Perturabo Explained

Perturabo Explained: The Iron Primarch Of Warhammer 40k

This guide delivers Perturabo Explained in Warhammer 40k for players who want to understand the Iron Warriors’ Primarch as both a lore titan and a tabletop menace. We’ll break down who Perturabo is, how he fits into the 40k universe, what he does on the battlefield, and how you can build lists and strategies around him. Whether you’re a lore junkie, a competitive player, or just 40k-curious, this Perturabo Explained breakdown focuses entirely on Warhammer 40k.

If you’ve ever seen a spiky siege tank covered in hazard stripes and thought “yeah, that’s my vibe,” you’re already halfway to understanding Perturabo in Warhammer 40k. He’s the Primarch of the Iron Warriors, master of siege warfare, brutal logic, and some of the pettiest grudge-holding in the setting. When people talk about fortresses dying and worlds being dismantled piece by piece, they’re usually talking about Perturabo’s style of war.

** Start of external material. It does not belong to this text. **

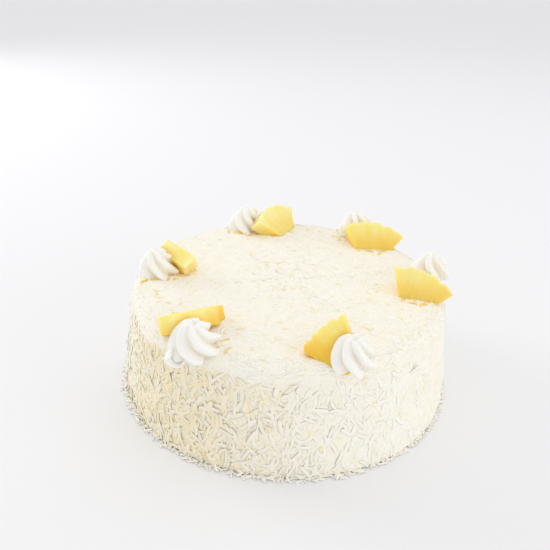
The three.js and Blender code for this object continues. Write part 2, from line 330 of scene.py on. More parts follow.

This article gives you Perturabo Explained from the ground up: his origin and personality, his role in the Horus Heresy and in the 41st millennium, and how he’s represented on the tabletop in Warhammer 40k (and how that differs from his current main rules support in the Heresy-era game). You’ll get strategic insights, list-building ideas, and a practical sense of whether you should build around the Iron Primarch in your own armies.

What Is Perturabo In Warhammer 40k?

Perturabo is one of the twenty Primarchs created by the Emperor of Mankind. Each Primarch is a gene-forged demigod, superhuman in every way and designed to lead a Legion of Space Marines. Perturabo was the one built for cold, ruthless problem solving, with a brain wired for engineering, mathematics, artillery trajectories, and fortification design.

He commands the Iron Warriors Legion, a force obsessed with sieges, heavy guns, and the methodical demolition of anything and everything between them and victory. While other Primarchs get the glory of lightning assaults or heroic duels, Perturabo gets the ugly work—long campaigns, attrition grinding, and the kind of wars that chew up whole planets.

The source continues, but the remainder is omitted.